### Data section
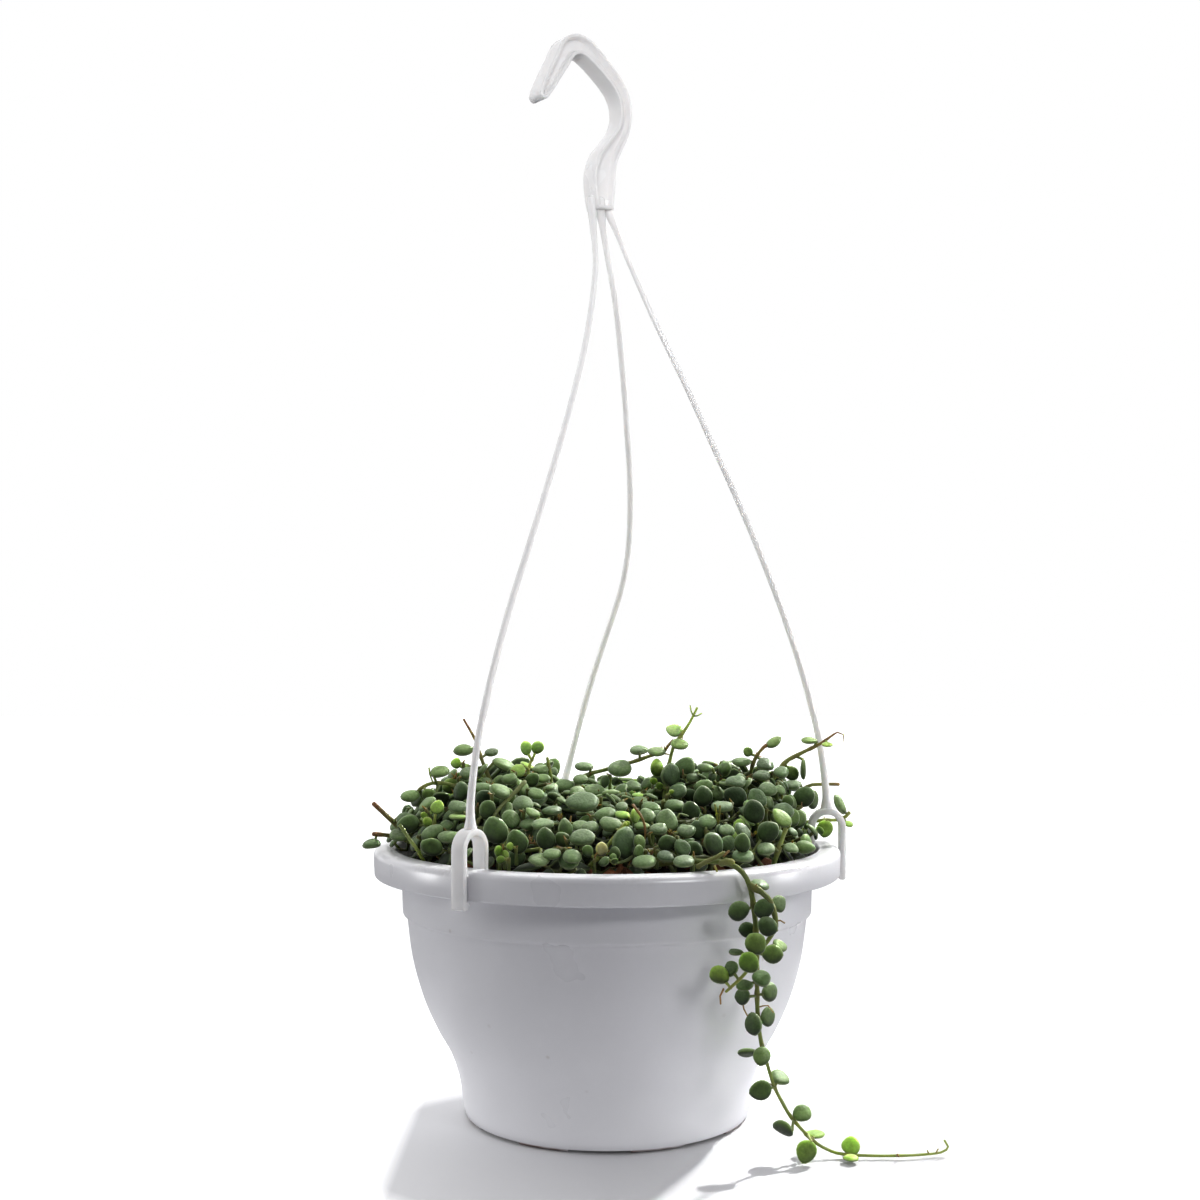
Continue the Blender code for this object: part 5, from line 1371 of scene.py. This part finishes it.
def place_front(room, views, stems):
    """The leaves of the mound's front, each on a short twig from the nearest stem."""
    samples = np.array([p for stem in stems for p in smooth_points(stem, 3)])
    front = Growth("front_sprigs", FRONT_SEED, fine=True)
    rng = front.rng
    for *place, radius in FRONT_GAPS:
        gap = np.array(place)
        views.add(prism_points(gap, gap + unit(VIEWER - gap) * max(50, gap[1] + 95), radius), PRISM_FACES)
    for x, y, z, length, facing, youth in FRONT_LEAVES:
        facing = np.array(facing, float)
        for nudge in SEEN_NUDGES:
            centre = np.array((x, y + nudge, z))
            start = hangs_from(samples, centre)
            if room.is_clear(leaf_points(start, centre, length, facing, -0.25)):
                break
        along, _, _ = leaf_axes(start, centre, facing)
        node = centre - along * (length / 2 + 1.2)
        room.add(leaf_points(start, centre, length, facing, -0.1))
        keep_open(views, centre, length)
        apart = np.linalg.norm(start - node)
        if apart > 8:
            start = node + (0, 3, -7)
        if apart > 1.5:
            middle = (start + node) / 2 + (0, 1, -0.8)
            front.add_stem([start, middle, node], [node], 0.2, 0.8, 0.6, tone_and_shade=0.3)
        front.add_leaf(node, centre, length, facing, youth)
        if rng.uniform() < 0.4:
            front.add_peg(node, (rng.normal(0, 0.7), -0.6, 0.8), rng.uniform(1.5, 3.2), 0.5, 0.8, 0.8)
    for place in TUFTS:
        for _ in range(5):
            out = rng.normal(0, 0.7, 3) + (0, -0.4, 1)
            brown = rng.uniform(0.5, 1)
            front.add_peg(np.array(place) - (0, 0, 1.5), out, rng.uniform(2, 3.6), 0.42, 0.8, brown)
    for route, thick, youth, brown in BARE_STEMS:
        front.add_stem(route, [], youth, thick / 2, thick / 2 * 0.75, brown)
    front.finish("foliage")


def twig_leaves(rng, node, face, outward, sizes, room, views):
    """A pair of leaves at a twig's end, as far as there is room for them."""
    own = Room(4)
    leaves = []
    side = unit(np.cross(face + rng.normal(0, 0.3, 3), rng.normal(0, 1, 3)))
    youth = float(np.clip(rng.normal(0.12, 0.1) + (0.7 if rng.uniform() < 0.05 else 0), 0, 1))
    for hand in (-1, 1):
        for attempt in range(TWIG_TRIES):
            length = rng.uniform(*sizes) * (1 - TRY_SHRINK * attempt)
            out = unit(hand * side + face * rng.uniform(-0.3, 0.9) + rng.normal(0, 0.25, 3) + outward * 0.3)
            facing = face + outward * 0.9 + rng.normal(0, 0.5, 3)
            centre = node + out * (length / 2 + 1.2)
            space = leaf_points(node, centre, length, facing, TAKEN_TWIG)
            low, rim = space[:, 2].min(), math.hypot(centre[0], centre[1])
            if low < MIX_TOP + 1 or rim > RIM_TO or (rim > RIM_FROM and low < RIM_CLEAR):
                continue
            if room.is_clear(space) and own.is_clear(space) and views.is_clear(space):
                leaves.append((node, centre, length, facing, youth))
                own.add(space)
                break
    return leaves


def place_twigs(room, views, stems):
    """Side twigs with a pair of leaves each, which fill the mound under the leaves that show."""
    rng = np.random.default_rng(TWIG_SEED)
    samples = np.array([p for stem in stems for p in smooth_points(stem, 4)])
    twigs = []
    for layer, (targets, sink, sizes) in enumerate(LAYERS):
        for number in range(targets):
            ring = TWIG_REACH * math.sqrt((number + 0.5) / targets)
            angle = number * GOLDEN_TURN + layer
            x, y = ring * math.cos(angle), ring * math.sin(angle)
            front = min(max(-(y + 5) / 50, 0), 1)
            if rng.uniform() < FRONT_THIN * front:
                continue
            z = mound_top(x, y) - sink - (5 if ring > RIM_FROM else 0) - FRONT_SINK * front
            face = mound_facing(x, y)
            outward = np.array((x, y, 0)) / max(ring, 1) * min(ring / TWIG_REACH, 1) ** 2
            node = np.array((x, y, max(z, TWIG_LOWEST))) + rng.normal(0, 1.2, 3)
            gaps = np.linalg.norm(samples - node, axis=1) + 0.8 * np.maximum(samples[:, 2] - node[2], 0)
            start = samples[np.argmin(gaps)]
            if np.linalg.norm(start - node) > LONGEST_TWIG:
                continue
            leaves = twig_leaves(rng, node, face, outward, sizes, room, views)
            if leaves:
                for leaf in leaves:
                    room.add(leaf_points(*leaf[:4], TAKEN_TWIG))
                middle = (start + node) / 2 - face * 1.5 + rng.normal(0, 0.8, 3)
                twigs.append(([start, middle, node], leaves))
    return twigs


def make_trailing_vine(room):
    stems = [rooted_stem(TRAILING_STEM, 9), smooth_points(TRAILING_BRANCH, 9)]
    leaves = placed_leaves(stems, TRAILING_LEAVES, YOUTH["vine_trailing"])
    take_room(stems, leaves, room)
    vine = Growth("trailing_vine", TRAILING_SEED, fine=True)
    vine.dress(stems, leaves, 1.2, ends=(1.2, 0.45, 0.0, 1), tone_and_shade=0.26)
    vine.finish("trailing_foliage", "vine_trailing")


def make_shoots(room, views):
    """The shoots that show by their own shape. Returns their stems."""
    found = []
    for order, (name, (route, table)) in enumerate(SHOOTS.items()):
        ages = YOUTH[name]
        stems = [rooted_stem(route, 12)]
        leaves = placed_leaves(stems, table, ages)
        take_room(stems, leaves, room)
        for _, centre, length, _, _ in leaves:
            keep_open(views, centre, length)
        shoot = Growth(name.replace("shoot", "sprig"), SHOOT_SEED + order, fine=True)
        table = [SEEN_LEAVES.get((name, i), leaf) for i, leaf in enumerate(table)]
        leaves = [tipped(leaf) for leaf in placed_leaves(stems, table, ages)]
        shoot.dress(stems, leaves, 0.3 + max(ages) / 2, STEM_ENDS.get(name, (0.95, 0.65, 0.1, 1)))
        shoot.finish("foliage", name)
        found += stems
    return found


def grow_main_vines(room, shown):
    """The routes and leaves of the solids' own vines."""
    vines = []
    for number in range(MAIN_VINES):
        grown = grow_vine(number, room)
        if grown:
            route, leaves = grown
            take_room([route], leaves, room)
            take_room([route], [], shown)
            vines.append(grown)
    return vines


def make_main_vines(vines, shown, views):
    """The solids' own vines, without the leaves that would hide what shows at the front."""
    for number, (route, leaves) in enumerate(vines, 1):
        hidden = [leaf for leaf in leaves if is_hidden(leaf, views)]
        kept = [leaf for leaf in hidden if shown.is_clear(leaf_points(*leaf[:4], -0.2))]
        for leaf in kept:
            shown.add(leaf_points(*leaf[:4], TAKEN_TWIG))
        vine = Growth(f"creeping_vine_{number:02d}", VINE_SEED + number)
        # Stems in the mound get a low tone, which darkens them as painted shade.
        vine.dress([route], kept, tone_and_shade=0.1)
        vine.finish("foliage", f"vine_{number:02d}")


def make_fill(shown, views, stems):
    """More vines and twigs between them, which fill the mound, in a piece for each quarter of it."""
    quarters = [Growth("mound_vines_" + name, FILL_SEED + i) for i, name in enumerate(QUARTERS)]

    def quarter_of(place):
        turn = (math.atan2(place[1], place[0]) + 3 * math.pi / 4) % math.tau
        return quarters[int(turn / (math.pi / 2)) % 4]

    for number in range(MAIN_VINES, MAIN_VINES + EXTRA_VINES):
        grown = grow_vine(number, shown, EXTRA_VINES)
        if grown:
            route, leaves = grown
            leaves = [leaf for leaf in leaves if is_hidden(leaf, views)]
            take_room([route], leaves, shown)
            # Stems in the mound get a low tone, which darkens them as painted shade.
            quarter_of(route[-1]).dress([route], leaves, tone_and_shade=0.1)
            stems.append(route)
    for route, leaves in place_twigs(shown, views, stems):
        end = route[-1]
        growth = quarter_of(end)
        rng = growth.rng
        # Twig stems get a low tone too, which darkens them as painted shade.
        growth.add_stem(route, [end], 0.1, 0.75, 0.6, tone_and_shade=0.15)
        for leaf in leaves:
            growth.add_leaf(*leaf)
        chance = rng.uniform()
        if chance < 0.2:
            growth.add_peg(end, rng.normal(0, 0.6, 3) + (0, 0, 0.8), rng.uniform(1.5, 3))
        elif chance < 0.24:
            growth.add_young_tip(end, mound_facing(end[0], end[1]))
    for growth in quarters:
        growth.finish("foliage")


def make_plant():
    room, views = Room(), Room()
    for name in ("pot", "potting_mix", "hanger_hook", *named("strand"), *named("clip")):
        room.add_solid(name)
    make_trailing_vine(room)
    stems = make_shoots(room, views)
    shown = room.copy()
    vines = grow_main_vines(room, shown)
    stems += [route for route, _ in vines]
    place_front(shown, views, stems)
    make_main_vines(vines, shown, views)
    make_fill(shown, views, stems)


# ---------------------------------------------------------------- studio


WHITE = (1.0, 1.0, 1.0)
# Each lamp: place, target, size and power in metres and watts, colour, and spread in degrees.
LAMPS = {
    "back_key": ((1.40, 1.58, 1.80), (0.02, -0.03, 0.05), 0.12, 0.8, (1.0, 0.99, 0.97), 16),
    "front_fill": ((0.96, -1.33, 0.94), (0, 0, 0.1), 0.38, 6.9, WHITE, 180),
    "hanger_light": ((-0.10, -0.60, 0.40), (0, 0, 0.40), 0.06, 0.12, WHITE, 50),
    "left_light": ((-1.2, 0.05, 0.03), (0, 0, 0.03), 0.3, 0.065, WHITE, 20),
    "right_light": ((1.2, 0.05, 0.03), (0, 0, 0.03), 0.3, 0.075, WHITE, 20),
}
CAMERA_LENS, CAMERA_SENSOR, CAMERA_SHIFT = 47.1, 36, 50 / 1200
PICTURE_GAMMA = 0.88


def make_floor():
    floor = start_piece("plane", "studio_floor", size=8, location=(0, 0, -0.0002))
    settle(floor)
    floor.data.materials.append(make_floor_finish())


def make_world():
    """White seen straight on. As light, it is bright behind the pot and dimmer in front of it."""
    world = bpy.data.worlds.new("studio_surround")
    bpy.context.scene.world = world
    world.use_nodes = True
    sky = Nodes(world.node_tree)
    x, y, z = sky.split(sky.add("TexCoord").outputs["Generated"])
    aside = sky.maths("MAXIMUM", sky.times(x, -1.15), sky.times(x, 1.0))
    behind = sky.maths("MULTIPLY_ADD", y, 0.9, aside)
    back = sky.maths("MULTIPLY_ADD", z, 0.3, behind, clamp=True)
    light = sky.blend(back, (0.03, 0.03, 0.04), (1.25, 1.25, 1.25))
    background = sky.tree.nodes["Background"]
    sky.fill(background.inputs["Color"], sky.blend(sky.is_seen(), light, WHITE))


def add_lamps():
    for name, (place, target, size, power, colour, spread) in LAMPS.items():
        lamp = bpy.data.lights.new(name, "AREA")
        lamp.shape = "DISK"
        lamp.size = size
        lamp.energy = power
        lamp.color = colour
        lamp.spread = math.radians(spread)
        holder = link_new(name, lamp)
        holder.location = place
        holder.rotation_euler = (Vector(target) - Vector(place)).to_track_quat("-Z", "Y").to_euler()
        holder.visible_camera = False


def add_camera():
    camera = bpy.data.cameras.new("camera")
    camera.lens = CAMERA_LENS
    camera.sensor_width = CAMERA_SENSOR
    camera.shift_y = CAMERA_SHIFT
    view = link_new("camera", camera)
    view.location = VIEWER * MM
    view.rotation_euler = (math.radians(90), 0, 0)
    scene = bpy.context.scene
    scene.camera = view
    scene.view_settings.view_transform = "Standard"
    scene.view_settings.gamma = PICTURE_GAMMA


make_pot()
make_mix()
make_hanger()
make_plant()
make_floor()
make_world()
add_lamps()
add_camera()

### What to do
Search the data for "scene" and list every line in which it occurs.

### Answer
Continue the Blender code for this object: part 5, from line 1371 of scene.py. This part finishes it.
    bpy.context.scene.world = world
    scene = bpy.context.scene
    scene.camera = view
    scene.view_settings.view_transform = "Standard"
    scene.view_settings.gamma = PICTURE_GAMMA